[START OF Available records]
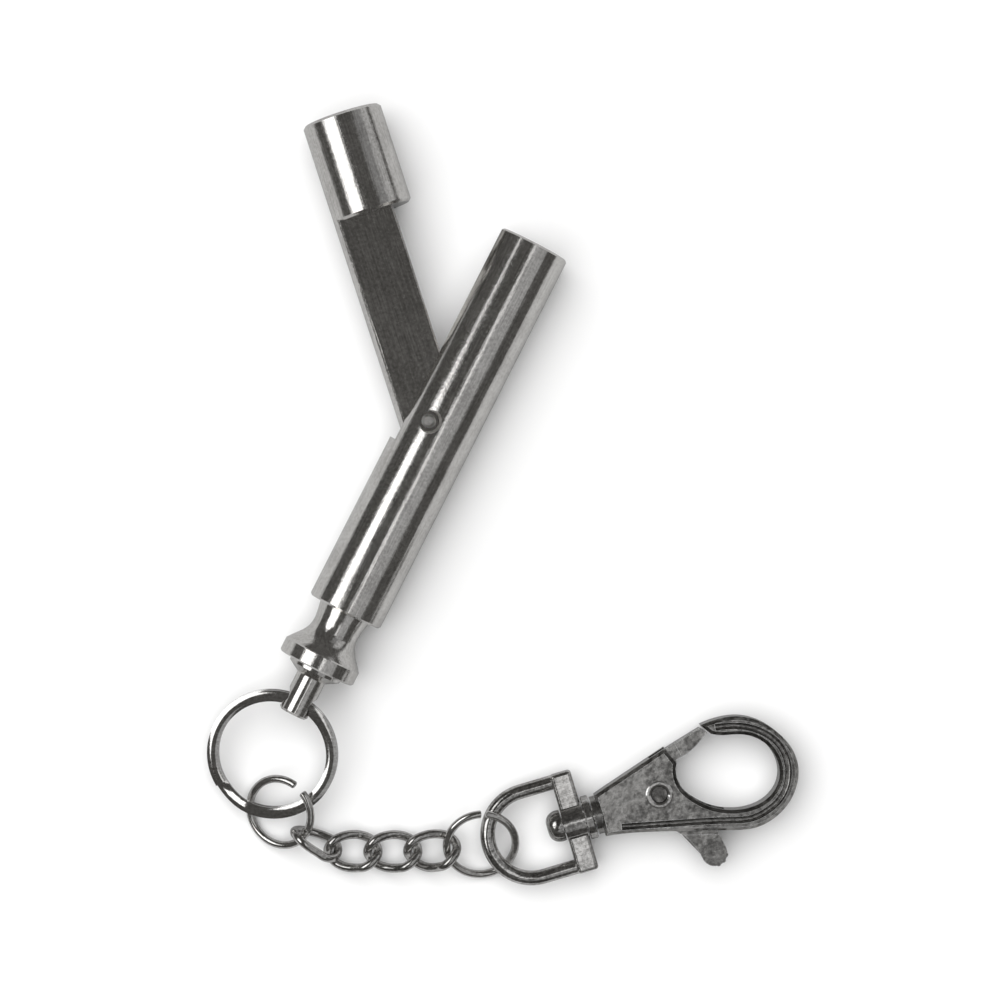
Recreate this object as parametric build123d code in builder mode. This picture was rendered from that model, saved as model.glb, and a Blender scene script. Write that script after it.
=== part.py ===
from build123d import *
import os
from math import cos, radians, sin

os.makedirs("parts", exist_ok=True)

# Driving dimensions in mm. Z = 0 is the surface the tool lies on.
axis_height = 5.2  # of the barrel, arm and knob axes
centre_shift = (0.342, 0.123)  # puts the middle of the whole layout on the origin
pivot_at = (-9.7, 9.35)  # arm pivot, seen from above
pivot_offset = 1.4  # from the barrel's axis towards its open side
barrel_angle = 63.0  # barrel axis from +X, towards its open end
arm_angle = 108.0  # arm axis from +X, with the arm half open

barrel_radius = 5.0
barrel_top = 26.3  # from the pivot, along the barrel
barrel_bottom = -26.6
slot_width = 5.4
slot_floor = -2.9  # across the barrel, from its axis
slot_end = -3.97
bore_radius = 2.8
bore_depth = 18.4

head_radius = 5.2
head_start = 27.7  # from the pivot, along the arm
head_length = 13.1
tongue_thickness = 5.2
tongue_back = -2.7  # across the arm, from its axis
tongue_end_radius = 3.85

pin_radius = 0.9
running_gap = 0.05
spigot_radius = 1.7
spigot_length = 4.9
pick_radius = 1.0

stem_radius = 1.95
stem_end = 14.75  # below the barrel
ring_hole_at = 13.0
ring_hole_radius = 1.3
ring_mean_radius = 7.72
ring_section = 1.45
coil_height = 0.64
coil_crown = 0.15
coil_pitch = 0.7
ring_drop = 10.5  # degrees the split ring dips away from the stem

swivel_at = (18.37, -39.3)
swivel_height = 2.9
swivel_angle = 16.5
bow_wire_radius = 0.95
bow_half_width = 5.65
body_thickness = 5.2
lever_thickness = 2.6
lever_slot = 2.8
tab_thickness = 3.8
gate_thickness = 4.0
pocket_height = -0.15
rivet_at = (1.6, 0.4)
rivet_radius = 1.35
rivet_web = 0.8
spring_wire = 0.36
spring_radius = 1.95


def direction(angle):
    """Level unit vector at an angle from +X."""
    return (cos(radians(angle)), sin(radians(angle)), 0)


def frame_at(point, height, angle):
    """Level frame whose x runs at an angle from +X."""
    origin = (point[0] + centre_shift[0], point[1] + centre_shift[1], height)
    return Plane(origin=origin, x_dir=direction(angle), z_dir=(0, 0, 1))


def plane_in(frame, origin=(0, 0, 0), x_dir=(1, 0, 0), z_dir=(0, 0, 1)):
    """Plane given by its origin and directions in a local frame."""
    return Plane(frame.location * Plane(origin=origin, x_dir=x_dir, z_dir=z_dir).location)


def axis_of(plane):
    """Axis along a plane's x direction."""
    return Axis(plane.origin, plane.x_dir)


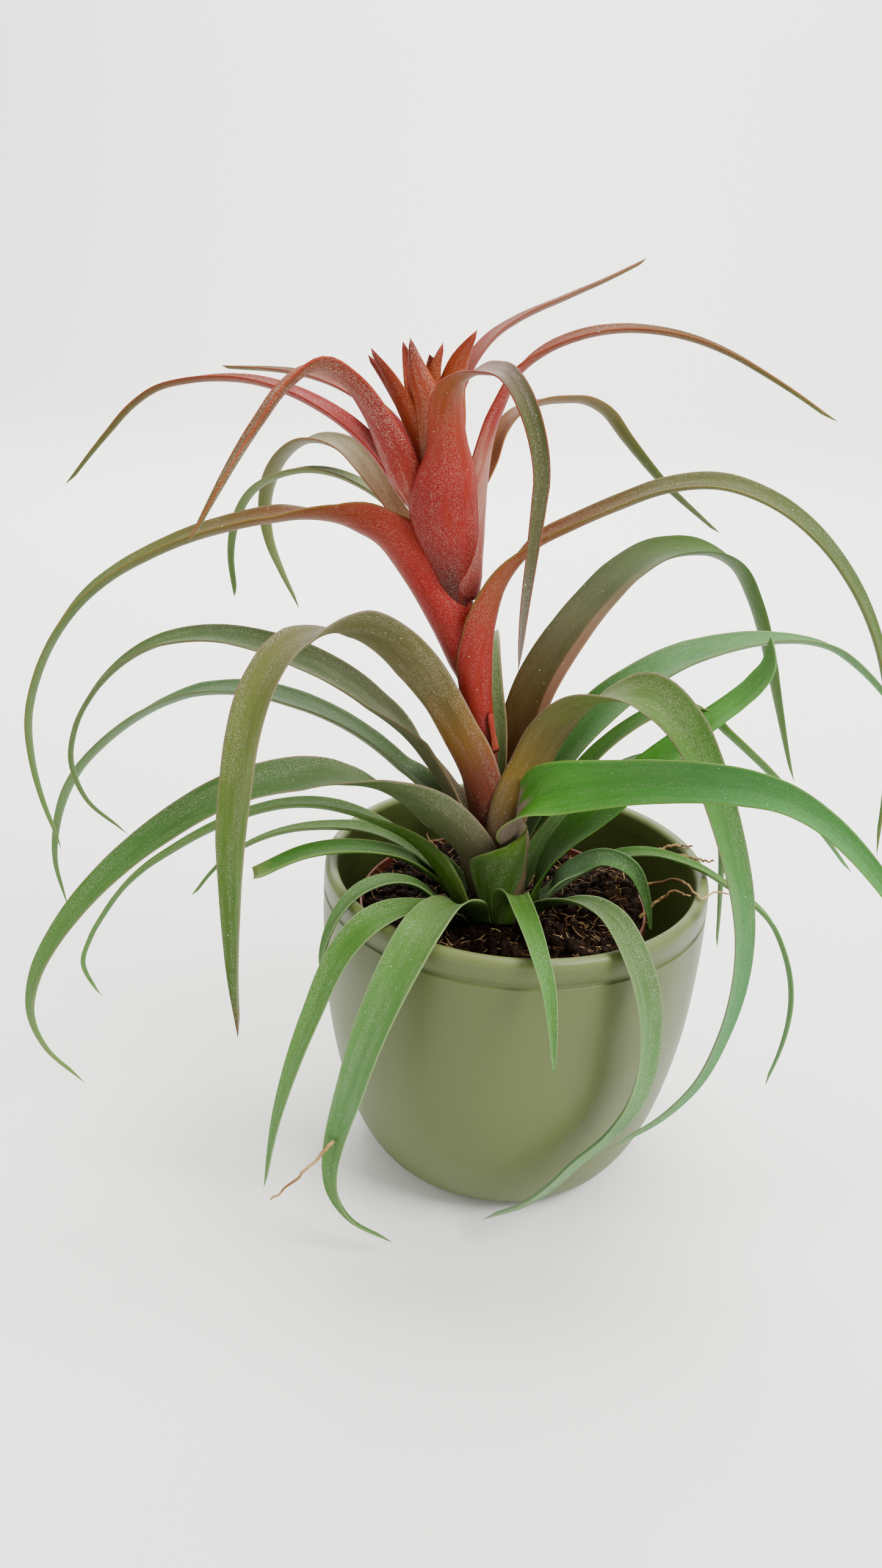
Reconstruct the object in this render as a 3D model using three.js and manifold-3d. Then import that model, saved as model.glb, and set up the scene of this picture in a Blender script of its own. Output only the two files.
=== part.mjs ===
[END OF Available records]
> **Exercise instructions**: Starting at the first line of the entries above, please extract each line up to and including the line with "spring_radius = 1.95", unchanged, and add nothing.

> **Output of the exercise**:
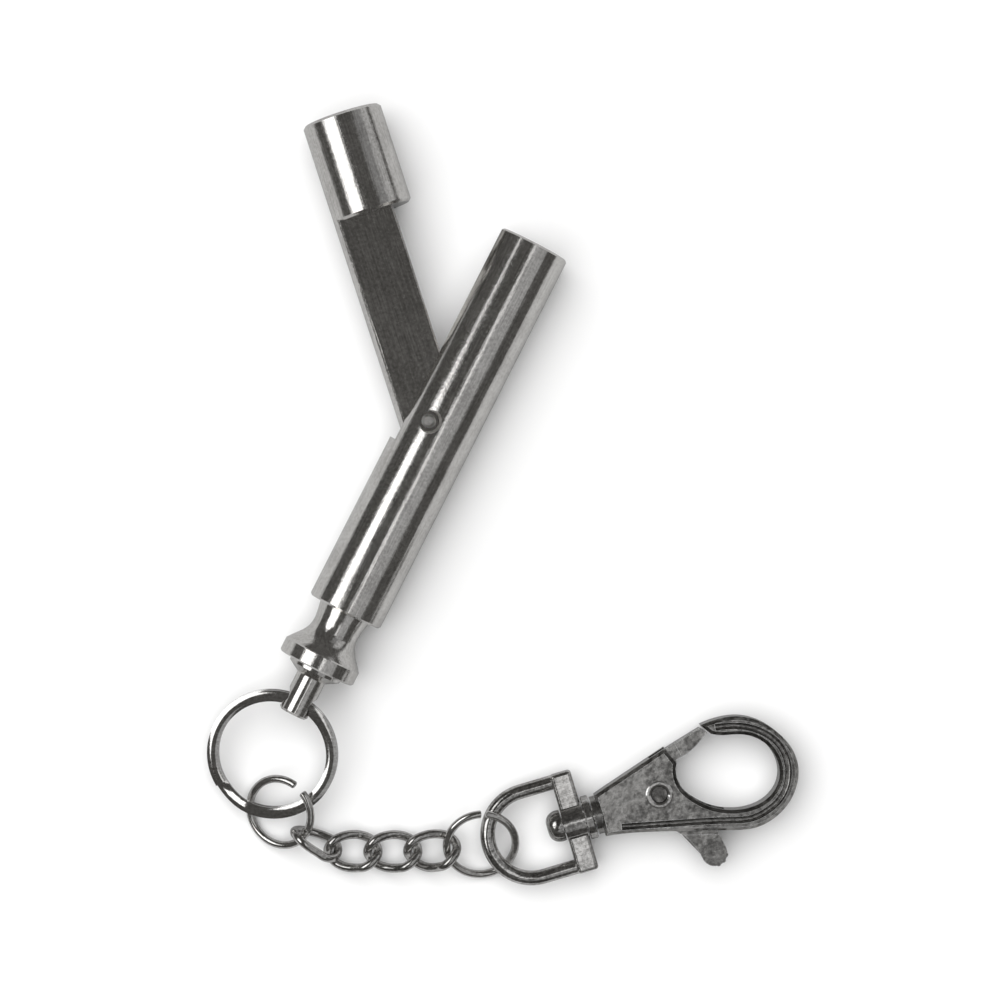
Recreate this object as parametric build123d code in builder mode. This picture was rendered from that model, saved as model.glb, and a Blender scene script. Write that script after it.
=== part.py ===
from build123d import *
import os
from math import cos, radians, sin

os.makedirs("parts", exist_ok=True)

# Driving dimensions in mm. Z = 0 is the surface the tool lies on.
axis_height = 5.2  # of the barrel, arm and knob axes
centre_shift = (0.342, 0.123)  # puts the middle of the whole layout on the origin
pivot_at = (-9.7, 9.35)  # arm pivot, seen from above
pivot_offset = 1.4  # from the barrel's axis towards its open side
barrel_angle = 63.0  # barrel axis from +X, towards its open end
arm_angle = 108.0  # arm axis from +X, with the arm half open

barrel_radius = 5.0
barrel_top = 26.3  # from the pivot, along the barrel
barrel_bottom = -26.6
slot_width = 5.4
slot_floor = -2.9  # across the barrel, from its axis
slot_end = -3.97
bore_radius = 2.8
bore_depth = 18.4

head_radius = 5.2
head_start = 27.7  # from the pivot, along the arm
head_length = 13.1
tongue_thickness = 5.2
tongue_back = -2.7  # across the arm, from its axis
tongue_end_radius = 3.85

pin_radius = 0.9
running_gap = 0.05
spigot_radius = 1.7
spigot_length = 4.9
pick_radius = 1.0

stem_radius = 1.95
stem_end = 14.75  # below the barrel
ring_hole_at = 13.0
ring_hole_radius = 1.3
ring_mean_radius = 7.72
ring_section = 1.45
coil_height = 0.64
coil_crown = 0.15
coil_pitch = 0.7
ring_drop = 10.5  # degrees the split ring dips away from the stem

swivel_at = (18.37, -39.3)
swivel_height = 2.9
swivel_angle = 16.5
bow_wire_radius = 0.95
bow_half_width = 5.65
body_thickness = 5.2
lever_thickness = 2.6
lever_slot = 2.8
tab_thickness = 3.8
gate_thickness = 4.0
pocket_height = -0.15
rivet_at = (1.6, 0.4)
rivet_radius = 1.35
rivet_web = 0.8
spring_wire = 0.36
spring_radius = 1.95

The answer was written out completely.